Stated goal = Reproduce this listing in full.
------------------------------------------------
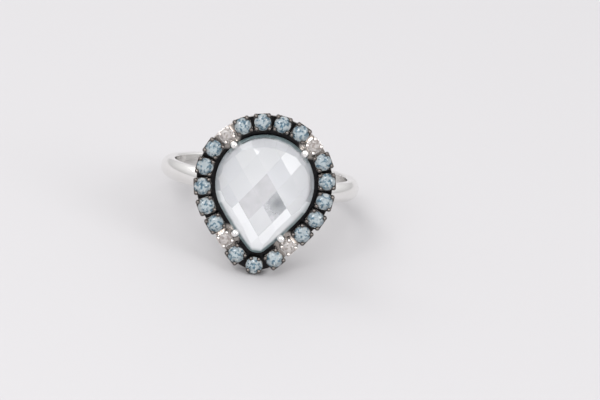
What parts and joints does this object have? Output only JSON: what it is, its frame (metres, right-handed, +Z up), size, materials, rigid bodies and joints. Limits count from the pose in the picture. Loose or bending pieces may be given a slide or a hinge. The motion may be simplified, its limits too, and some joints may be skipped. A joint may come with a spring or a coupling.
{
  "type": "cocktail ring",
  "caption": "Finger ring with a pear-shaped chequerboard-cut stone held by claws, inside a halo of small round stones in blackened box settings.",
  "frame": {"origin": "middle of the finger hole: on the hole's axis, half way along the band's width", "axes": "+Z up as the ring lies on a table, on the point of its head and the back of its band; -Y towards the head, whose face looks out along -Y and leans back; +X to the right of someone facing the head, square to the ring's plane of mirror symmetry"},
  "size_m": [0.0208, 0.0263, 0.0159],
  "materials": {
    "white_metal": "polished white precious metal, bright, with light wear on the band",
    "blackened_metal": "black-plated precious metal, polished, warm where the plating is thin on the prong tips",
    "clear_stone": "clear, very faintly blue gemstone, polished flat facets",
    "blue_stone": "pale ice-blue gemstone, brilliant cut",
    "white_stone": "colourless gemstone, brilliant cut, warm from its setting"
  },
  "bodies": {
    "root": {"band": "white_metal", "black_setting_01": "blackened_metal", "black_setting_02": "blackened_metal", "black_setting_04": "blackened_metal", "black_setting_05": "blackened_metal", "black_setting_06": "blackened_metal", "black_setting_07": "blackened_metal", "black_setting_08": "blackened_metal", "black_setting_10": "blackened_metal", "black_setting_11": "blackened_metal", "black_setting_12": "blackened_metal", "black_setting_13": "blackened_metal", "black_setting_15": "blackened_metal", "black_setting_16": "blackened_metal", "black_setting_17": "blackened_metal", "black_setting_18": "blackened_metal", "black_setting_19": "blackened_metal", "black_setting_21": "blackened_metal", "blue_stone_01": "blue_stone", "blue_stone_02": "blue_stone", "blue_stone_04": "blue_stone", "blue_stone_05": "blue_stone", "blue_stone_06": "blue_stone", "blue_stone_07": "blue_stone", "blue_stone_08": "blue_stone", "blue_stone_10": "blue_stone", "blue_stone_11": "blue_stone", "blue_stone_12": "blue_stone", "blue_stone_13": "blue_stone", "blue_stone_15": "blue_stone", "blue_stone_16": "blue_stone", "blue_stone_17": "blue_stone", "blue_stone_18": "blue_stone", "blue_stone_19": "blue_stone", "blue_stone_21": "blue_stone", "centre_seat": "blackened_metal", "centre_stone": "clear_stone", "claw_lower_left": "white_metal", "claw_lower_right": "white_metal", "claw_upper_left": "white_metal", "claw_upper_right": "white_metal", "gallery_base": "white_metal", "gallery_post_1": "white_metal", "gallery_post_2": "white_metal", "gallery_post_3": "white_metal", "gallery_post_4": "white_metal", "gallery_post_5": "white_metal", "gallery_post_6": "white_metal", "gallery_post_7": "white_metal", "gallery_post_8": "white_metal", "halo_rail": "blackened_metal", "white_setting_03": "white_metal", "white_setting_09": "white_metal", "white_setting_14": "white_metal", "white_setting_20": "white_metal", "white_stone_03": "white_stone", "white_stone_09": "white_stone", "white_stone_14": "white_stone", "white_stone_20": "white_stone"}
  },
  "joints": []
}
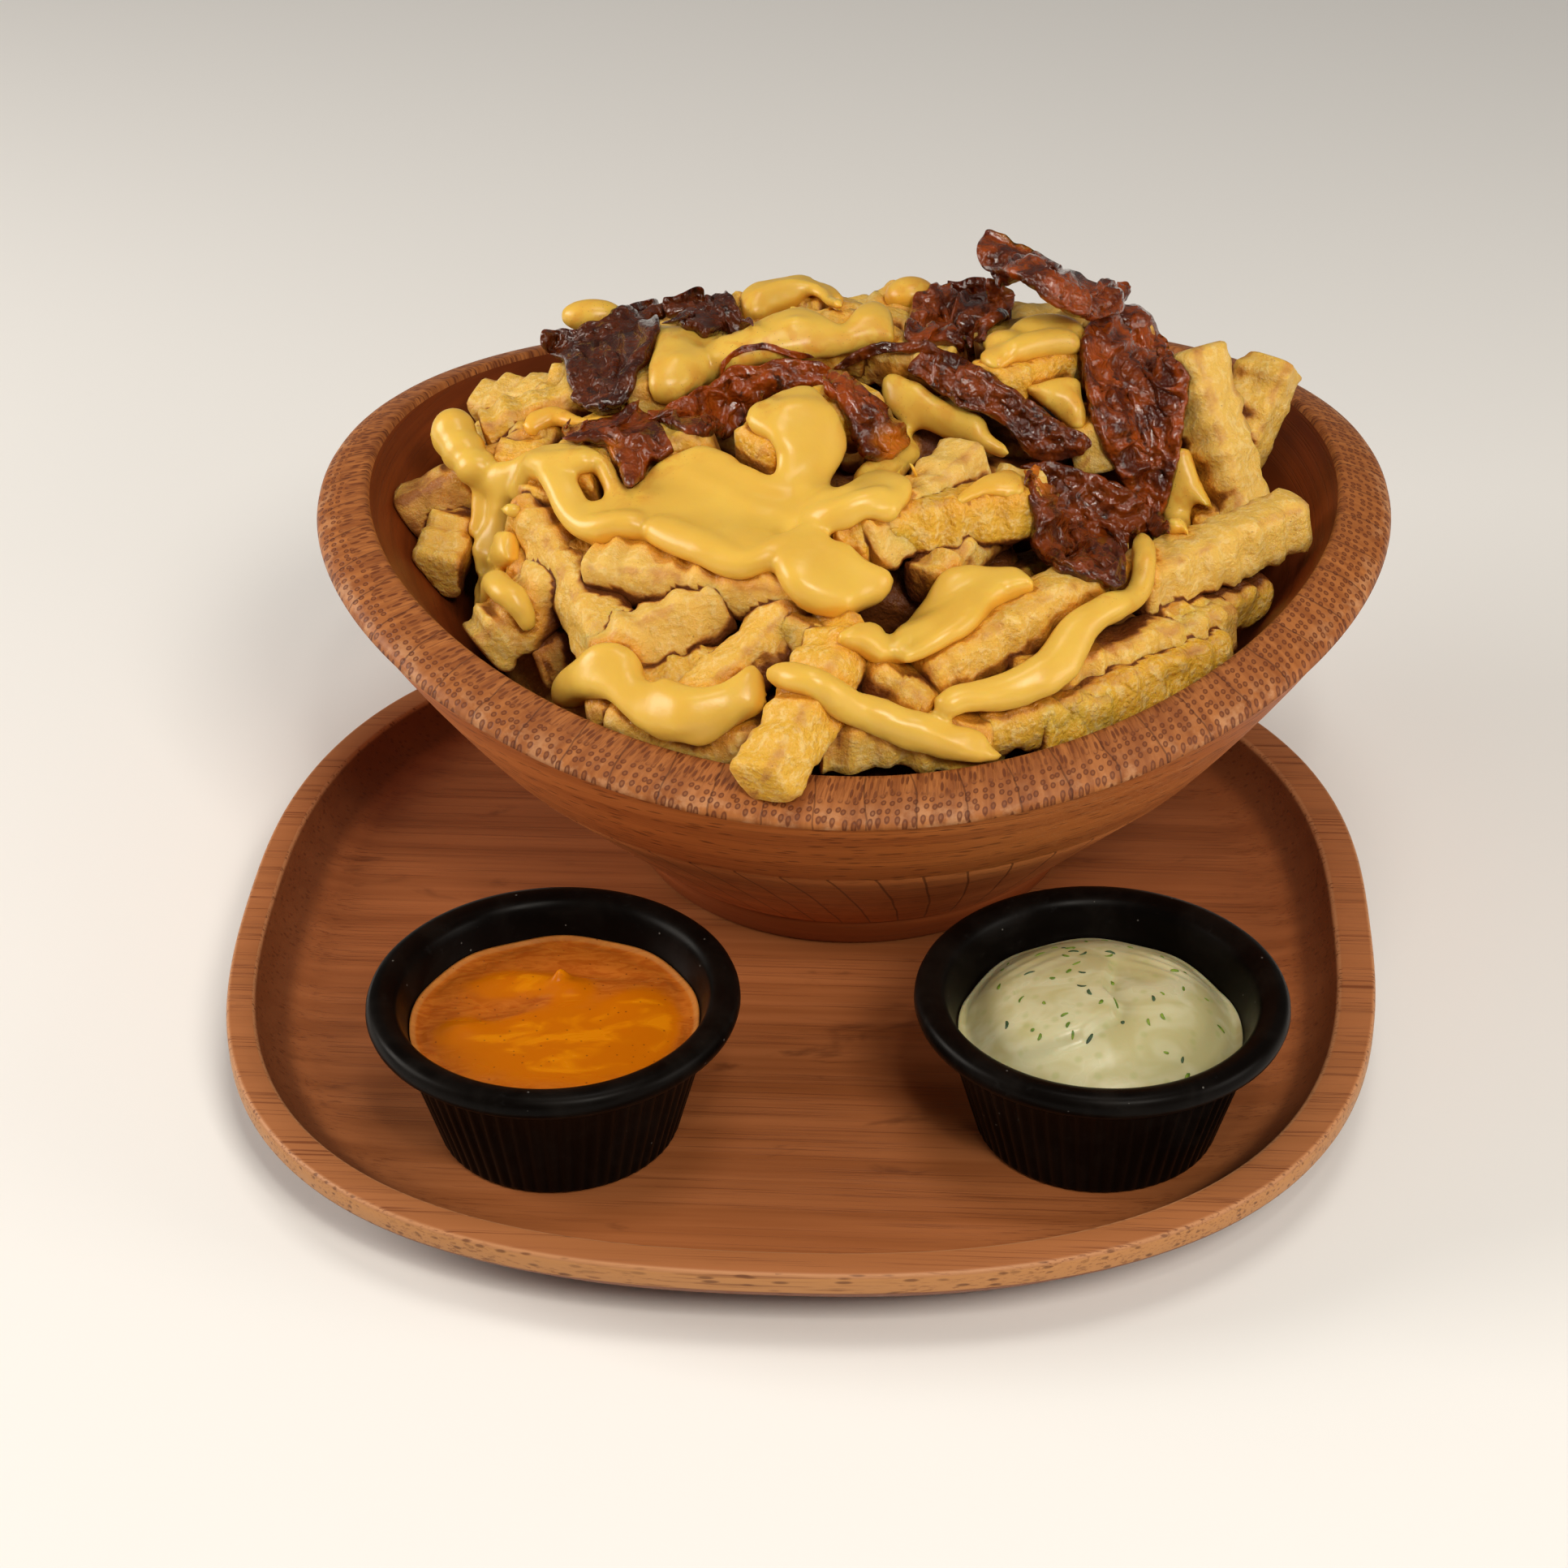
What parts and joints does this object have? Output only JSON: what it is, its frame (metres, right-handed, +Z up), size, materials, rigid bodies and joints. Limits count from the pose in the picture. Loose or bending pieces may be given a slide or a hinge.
------------------------------------------------
Correct response =
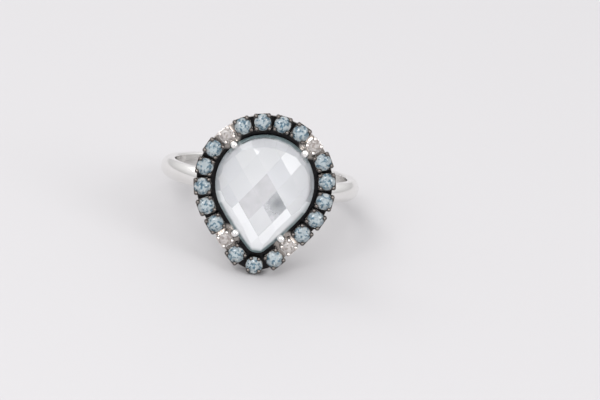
What parts and joints does this object have? Output only JSON: what it is, its frame (metres, right-handed, +Z up), size, materials, rigid bodies and joints. Limits count from the pose in the picture. Loose or bending pieces may be given a slide or a hinge. The motion may be simplified, its limits too, and some joints may be skipped. A joint may come with a spring or a coupling.
{
  "type": "cocktail ring",
  "caption": "Finger ring with a pear-shaped chequerboard-cut stone held by claws, inside a halo of small round stones in blackened box settings.",
  "frame": {"origin": "middle of the finger hole: on the hole's axis, half way along the band's width", "axes": "+Z up as the ring lies on a table, on the point of its head and the back of its band; -Y towards the head, whose face looks out along -Y and leans back; +X to the right of someone facing the head, square to the ring's plane of mirror symmetry"},
  "size_m": [0.0208, 0.0263, 0.0159],
  "materials": {
    "white_metal": "polished white precious metal, bright, with light wear on the band",
    "blackened_metal": "black-plated precious metal, polished, warm where the plating is thin on the prong tips",
    "clear_stone": "clear, very faintly blue gemstone, polished flat facets",
    "blue_stone": "pale ice-blue gemstone, brilliant cut",
    "white_stone": "colourless gemstone, brilliant cut, warm from its setting"
  },
  "bodies": {
    "root": {"band": "white_metal", "black_setting_01": "blackened_metal", "black_setting_02": "blackened_metal", "black_setting_04": "blackened_metal", "black_setting_05": "blackened_metal", "black_setting_06": "blackened_metal", "black_setting_07": "blackened_metal", "black_setting_08": "blackened_metal", "black_setting_10": "blackened_metal", "black_setting_11": "blackened_metal", "black_setting_12": "blackened_metal", "black_setting_13": "blackened_metal", "black_setting_15": "blackened_metal", "black_setting_16": "blackened_metal", "black_setting_17": "blackened_metal", "black_setting_18": "blackened_metal", "black_setting_19": "blackened_metal", "black_setting_21": "blackened_metal", "blue_stone_01": "blue_stone", "blue_stone_02": "blue_stone", "blue_stone_04": "blue_stone", "blue_stone_05": "blue_stone", "blue_stone_06": "blue_stone", "blue_stone_07": "blue_stone", "blue_stone_08": "blue_stone", "blue_stone_10": "blue_stone", "blue_stone_11": "blue_stone", "blue_stone_12": "blue_stone", "blue_stone_13": "blue_stone", "blue_stone_15": "blue_stone", "blue_stone_16": "blue_stone", "blue_stone_17": "blue_stone", "blue_stone_18": "blue_stone", "blue_stone_19": "blue_stone", "blue_stone_21": "blue_stone", "centre_seat": "blackened_metal", "centre_stone": "clear_stone", "claw_lower_left": "white_metal", "claw_lower_right": "white_metal", "claw_upper_left": "white_metal", "claw_upper_right": "white_metal", "gallery_base": "white_metal", "gallery_post_1": "white_metal", "gallery_post_2": "white_metal", "gallery_post_3": "white_metal", "gallery_post_4": "white_metal", "gallery_post_5": "white_metal", "gallery_post_6": "white_metal", "gallery_post_7": "white_metal", "gallery_post_8": "white_metal", "halo_rail": "blackened_metal", "white_setting_03": "white_metal", "white_setting_09": "white_metal", "white_setting_14": "white_metal", "white_setting_20": "white_metal", "white_stone_03": "white_stone", "white_stone_09": "white_stone", "white_stone_14": "white_stone", "white_stone_20": "white_stone"}
  },
  "joints": []
}
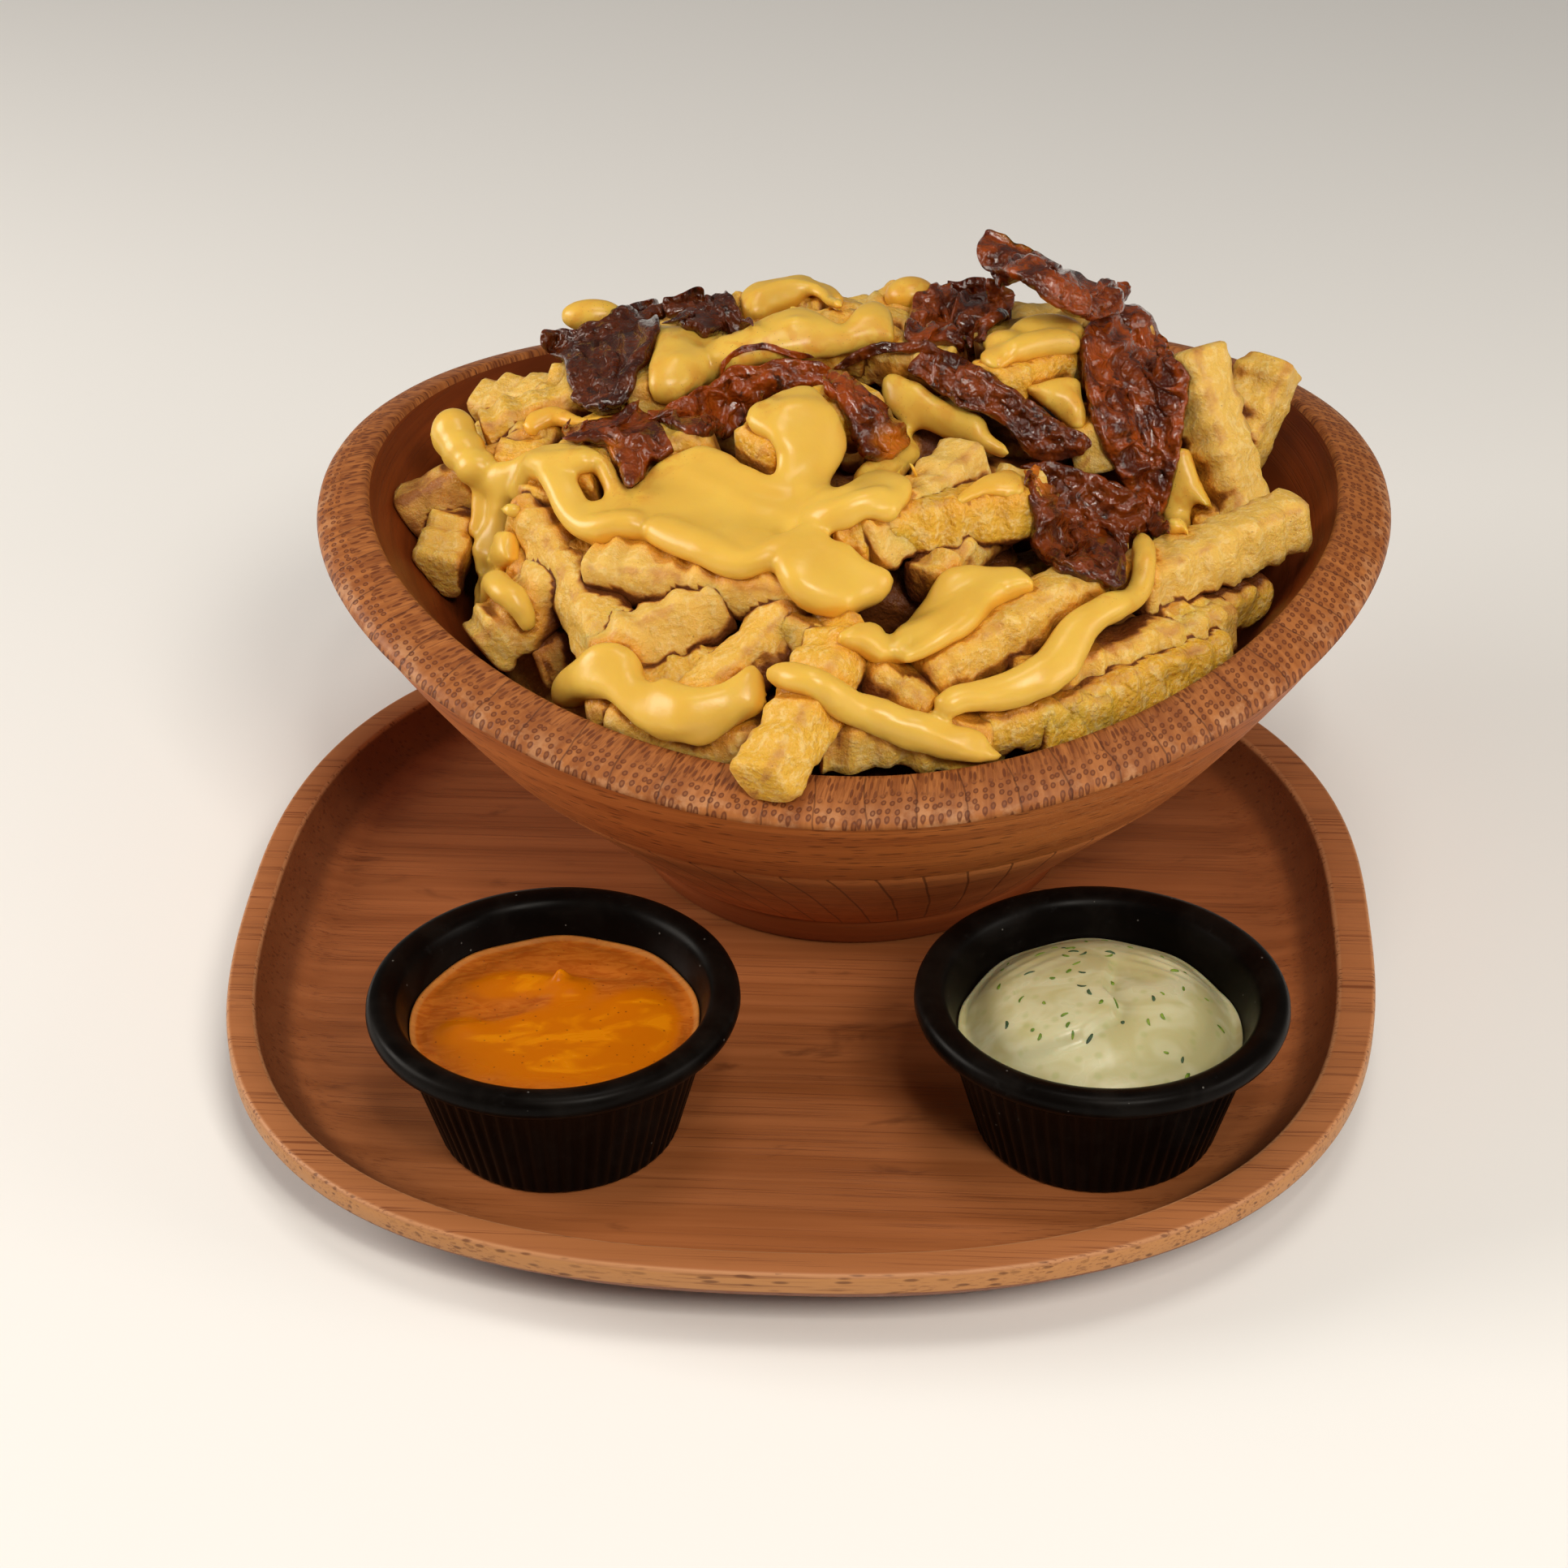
What parts and joints does this object have? Output only JSON: what it is, its frame (metres, right-handed, +Z up), size, materials, rigid bodies and joints. Limits count from the pose in the picture. Loose or bending pieces may be given a slide or a hinge.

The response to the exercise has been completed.